In wrapping up this series, I’m grateful for the opportunity to explore the nuances of seasonality within the tourism industry. As we conclude this chapter, I’d like to extend an open invitation to all of you. If you have a specific tourism data topic that sparks your curiosity, please reach out. While my blogging pace might slow with the end of summer vacation, I’m committed to sharing insights through monthly posts.

Thank you for joining me on this journey through data-driven insights. Together, we’ve uncovered valuable understandings about customer preferences, harnessed the potential of online feedback, and laid the groundwork for more informed decisions in the world of tourism.
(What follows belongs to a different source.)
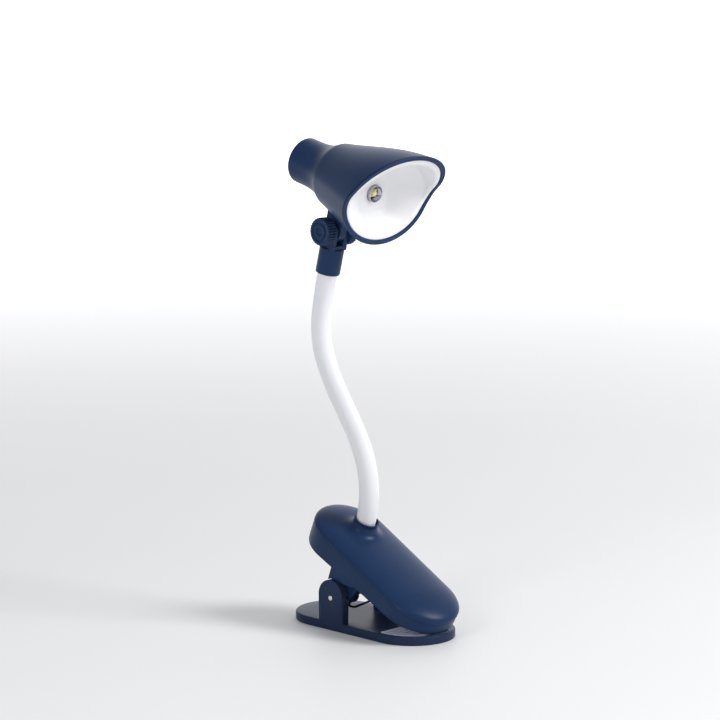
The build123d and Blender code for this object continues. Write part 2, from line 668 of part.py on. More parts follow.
def heat_sink():
    """Finned aluminium disc behind the LED board."""
    sink = x_cylinder(0, 0, 10.0, SINK_U, BOARD_U - 0.02)
    for index in range(-3, 4):
        slab = block(SINK_U - 6.0, SINK_U + 0.5, index * 2.6 - 0.5, index * 2.6 + 0.5, -8, 8)
        sink += slab & x_cylinder(0, 0, 9.4, SINK_U - 8, SINK_U + 1)
    for side in (-1, 1):
        sink -= x_cylinder(side * 7.4, 0, 1.9, SINK_U - 7, SINK_U)
        sink -= x_cylinder(side * 7.4, 0, 0.95, SINK_U - 7, BOARD_U + 1)
    return LED_PLACE * sink


def board_screws():
    screws = []
    for side in (-1, 1):
        screw = x_cylinder(side * 7.4, 0, 0.8, SINK_U - 0.5, BOWL_BACK - 1.2)
        screw += x_cylinder(side * 7.4, 0, 1.7, SINK_U - 1.6, SINK_U - 0.02)
        screws.append(LED_PLACE * screw)
    return Compound(children=screws)


def led_emitter():
    """The yellow phosphor chip under its clear dome, on a square pedestal."""
    foot = BOARD_U + 1.6
    seat = foot + EMITTER_RISE
    base = block(foot, seat, -2.0, 2.0, -2.0, 2.0)
    dome = Pos(seat, 0, 0) * Sphere(1.8) & block(seat - 0.1, seat + 3, -3, 3, -3, 3)
    return LED_PLACE * (base + dome)


def led_cup():
    """Small bright cone round the LED, which stands forward through the bowl's window."""
    front = BOWL_BACK + CUP_PROUD
    rear = BOARD_U + 1.62
    cup = x_cylinder(0, 0, WINDOW_RADIUS - 0.1, rear, front)
    cup -= x_cylinder(0, 0, CUP_BORE, rear - 1, front + 1)
    cone = Plane(origin=(BOWL_BACK, 0, 0), x_dir=(0, 1, 0), z_dir=(1, 0, 0))
    mouth = Plane(origin=(front + 0.1, 0, 0), x_dir=(0, 1, 0), z_dir=(1, 0, 0))
    return LED_PLACE * (cup - loft([cone * Circle(CUP_BORE), mouth * Circle(4.3)]))


def rear_cap():
    """Waisted cap behind the seam, with a spigot that plugs into the shade."""
    end = -CAP_LENGTH
    with BuildSketch(Plane.XZ) as half:
        with BuildLine():
            Line((end, 0), (end, CAP_RADIUS - 1.0))
            ThreePointArc((end, CAP_RADIUS - 1.0), (end + 0.3, CAP_RADIUS - 0.3), (end + 1.0, CAP_RADIUS))
            Spline(
                (end + 1.0, CAP_RADIUS), (-15.5, CAP_RADIUS + 0.2), (-7.0, 14.2), (-0.1, SEAM_RADIUS - 0.2),
                tangents=[(1, -0.02), (1, 0.5)],
            )
            spigot = SEAM_RADIUS - SHADE_WALL - GAP
            Polyline((-0.1, SEAM_RADIUS - 0.2), (-0.1, spigot), (SPIGOT_LENGTH, spigot))
            Polyline((SPIGOT_LENGTH, spigot), (SPIGOT_LENGTH, spigot - 1.4), (-1.0, spigot - 1.4))
            Line((-1.0, spigot - 1.4), (-8.0, CAP_RADIUS - 1.2))
            Polyline((-8.0, CAP_RADIUS - 1.2), (end + 1.8, CAP_RADIUS - 1.9), (end + 1.8, 0), (end, 0))
        make_face()
    cap = revolve(half.sketch, Axis.X)
    return HEAD_PLACE * (cap - x_cylinder(0, 0, BUTTON_RADIUS + 0.25, end - 1, end + 3))


def switch_button():
    """Push button in the middle of the rear cap, with a flange that keeps it in."""
    end = -CAP_LENGTH
    button = x_cylinder(0, 0, BUTTON_RADIUS, end - BUTTON_PROUD, end + 2.0)
    button = fillet(button.edges().group_by(Axis.X)[0], 0.8)
    button += x_cylinder(0, 0, BUTTON_RADIUS + 1.1, end + 2.0, end + 2.8)
    return HEAD_PLACE * button


def switch_body():
    """Latching switch held across the cap on two tabs, just in front of the button."""
    end = -CAP_LENGTH
    body = block(end + 4.4, end + 11.5, -4.5, 4.5, -4.5, 4.5)
    body += block(end + 8.5, end + 10.5, -9.6, 9.6, -2.5, 2.5)
    return HEAD_PLACE * body


LUG_SCREW_U = (4.5, 8.3)
LUG_SCREW_DEPTH = 6.0


def tilt_lug():
    """The block under the shade that stands between the fork's cheeks."""
    half = LUG_THICKNESS / 2
    side = Pos(PIVOT_U, PIVOT_W / 2) * Rectangle(2 * LUG_RADIUS, -PIVOT_W)
    side += Pos(PIVOT_U, PIVOT_W) * Circle(LUG_RADIUS)
    lug = side_slab(side, -half, half) & block(-1.0, 20, -5, 5, -50, -10)
    lug -= shade_loft(-0.03)
    lug -= x_cylinder(0, 0, SEAM_RADIUS + GAP, -5, 0.2)
    lug -= y_cylinder(PIVOT_U, PIVOT_W, SCREW_RADIUS + RUNNING, -20, 20)
    for u in LUG_SCREW_U:
        lug -= z_cylinder(u, 0, 0.82, -SEAM_RADIUS - LUG_SCREW_DEPTH - 1, 0)
    return HEAD_PLACE * lug


def lug_screws():
    screws = []
    for u in LUG_SCREW_U:
        seat = -SEAM_RADIUS + SHADE_WALL - 0.23 * u
        screw = z_cylinder(u, 0, 0.8, seat - LUG_SCREW_DEPTH, seat + 1.0)
        screws.append(HEAD_PLACE * (screw + z_cylinder(u, 0, 1.5, seat + 0.7, seat + 1.9)))
    return Compound(children=screws)


def head_leads():
    """Two leads from the lug's channel to the switch and the LED board."""
    leads = []
    for side in (-1, 1):
        y = side * 4.5
        bend = [(-9.0, y, -3.0), (-2.0, y * 1.3, -8.5), (10.0, y * 1.3, -8.5)]
        route = Polyline(*bend, (SINK_U - 6.5, y * 1.2, -4.0))
        plane = Plane(origin=route @ 0, z_dir=route % 0)
        leads.append(HEAD_PLACE * sweep(plane * Circle(0.6), path=route, transition=Transition.RIGHT))
    return Compound(children=leads)


# ---- all the pieces -----------------------------------------------------------------------------
PIECES = {
    "base_plate": base_plate, "hinge_pin": hinge_pin, "lower_pad": lower_pad,
    "torsion_spring": torsion_spring, "jaw_body": jaw_body, "top_cover": top_cover,
    "upper_pad": upper_pad, "cover_screws": cover_screws,
    "neck_anchor": neck_anchor, "battery_cell": battery_cell, "battery_leads": battery_leads,
    "control_board": control_board, "charging_port": charging_port,
    "neck_socket": neck_socket, "nut_knob": nut_knob, "hex_nut": hex_nut,
    "thumb_knob": thumb_knob, "tilt_screw": tilt_screw,
    "shade": shade, "rear_cap": rear_cap, "reflector_liner": reflector_liner, "tilt_lug": tilt_lug,
    "lug_screws": lug_screws, "led_board": led_board, "led_emitter": led_emitter, "led_cup": led_cup,
    "heat_sink": heat_sink, "board_screws": board_screws, "switch_body": switch_body,
    "head_leads": head_leads, "switch_button": switch_button,
}

os.makedirs("parts", exist_ok=True)
for piece_name, make_piece in PIECES.items():
    save(piece_name, make_piece())
save_neck()
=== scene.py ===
import json
from math import acos, atan2, cos, degrees, hypot, pi, radians, sin, sqrt, tan

import bmesh
import bpy
from mathutils import Matrix, Vector


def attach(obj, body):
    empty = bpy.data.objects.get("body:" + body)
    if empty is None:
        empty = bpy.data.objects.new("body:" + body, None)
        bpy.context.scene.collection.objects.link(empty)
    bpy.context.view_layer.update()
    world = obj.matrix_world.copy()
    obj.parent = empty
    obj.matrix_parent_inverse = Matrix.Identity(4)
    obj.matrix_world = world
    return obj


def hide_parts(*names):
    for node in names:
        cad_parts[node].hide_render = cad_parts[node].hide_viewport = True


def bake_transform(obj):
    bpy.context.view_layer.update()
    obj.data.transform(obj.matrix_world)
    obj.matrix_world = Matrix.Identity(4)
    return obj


# Clip-on reading lamp. Shapes are in millimetres, like the design, until a mesh helper makes them metres.
# +X is the front, +Z is up, and the thumb knob is on -Y.

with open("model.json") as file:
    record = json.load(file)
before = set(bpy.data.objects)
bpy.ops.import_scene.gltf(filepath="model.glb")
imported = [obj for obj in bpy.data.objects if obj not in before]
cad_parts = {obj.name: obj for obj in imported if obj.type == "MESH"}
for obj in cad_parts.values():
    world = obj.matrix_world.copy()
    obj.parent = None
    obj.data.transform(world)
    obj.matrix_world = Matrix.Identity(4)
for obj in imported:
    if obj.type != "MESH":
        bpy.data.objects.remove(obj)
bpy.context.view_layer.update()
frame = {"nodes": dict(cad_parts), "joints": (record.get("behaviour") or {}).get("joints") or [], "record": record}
MM = 0.001


def joint(name):
    return next(j for j in frame["joints"] if j["name"] == name)


def joint_place(name):
    """A joint's point, in millimetres."""
    return Vector(joint(name)["pos_m"]) / MM


def pitch_of(axis):
    """How far an axis that lies in the lamp's middle plane points down, in degrees."""
    return degrees(atan2(-axis[2], axis[0]))


# ---- sizes, in millimetres, as in the design -------------------------
PLATE_LENGTH, PLATE_WIDTH, PLATE_THICKNESS = 101.6, 46.0, 4.6
EAR_THICKNESS, EAR_RADIUS, EAR_CENTRE_Z = 5.0, 8.9, 18.5
PAD_INSET, PAD_START, PAD_END, PAD_TOP, PAD_FLOOR = 2.6, 25.0, 46.0, 5.2, 3.7

JAW_LENGTH, JAW_WIDTH, JAW_RISE, JAW_MIDDLE = 101.0, 44.0, 13.8, 9.3
BODY_HEIGHT, COVER_TILT, DRAFT = 9.6, 3.3, 0.7
COVER_HEIGHT, COVER_SKIRT, WALL = 7.0, 1.2, 2.0
COLLAR_X, COLLAR_MOUTH, COLLAR_RADIUS, COLLAR_BORE, COLLAR_FLARE = -13.0, 24.3, 6.9, 6.1, 12.8
PARTING = JAW_RISE + BODY_HEIGHT
MOUTH = JAW_RISE + COLLAR_MOUTH
UPPER_PAD_START, UPPER_PAD_END, UPPER_PAD_INSET = 33.0, 54.5, 4.2
PIN_RADIUS, PIN_BORE = 1.5, 1.6
JAW_EAR, SKIRT = (13.6, 17.7), (17.4, 21.2)     # inner and outer distance from the middle plane
INLET_WIDTH, INLET_HEIGHT, INLET_RISE = 9.0, 3.2, 4.8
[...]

Until we meet again, here’s to continued discovery and meaningful exploration through the lens of data.

Model Evaluation

Both models, designed for the winter and summer seasons, exhibit commendable performance with an accuracy rate of 0.87. An accuracy falling within the range of 0.7 to 0.9 is generally considered good, while values surpassing 0.9 are deemed very good. This accomplishment underscores the models’ ability to make accurate predictions based on the input data.

Furthermore, delving into the Area Under the Curve (AUC) metric provides additional insights into model performance. The winter season model boasts an AUC of 0.81, indicating its stronger predictive prowess compared to the summer model, which achieves an AUC of 0.72. AUC values range from 0 to 1, where 0 signifies constant incorrect predictions, 1 represents flawless correctness, and 0.5 signifies random guessing. This evaluation affirms the winter season model’s heightened predictive capability in contrast to the summer counterpart. It’s likely due to the sample size: the ski areas attract more visitors during the winter ski season, therefore more customer reviews.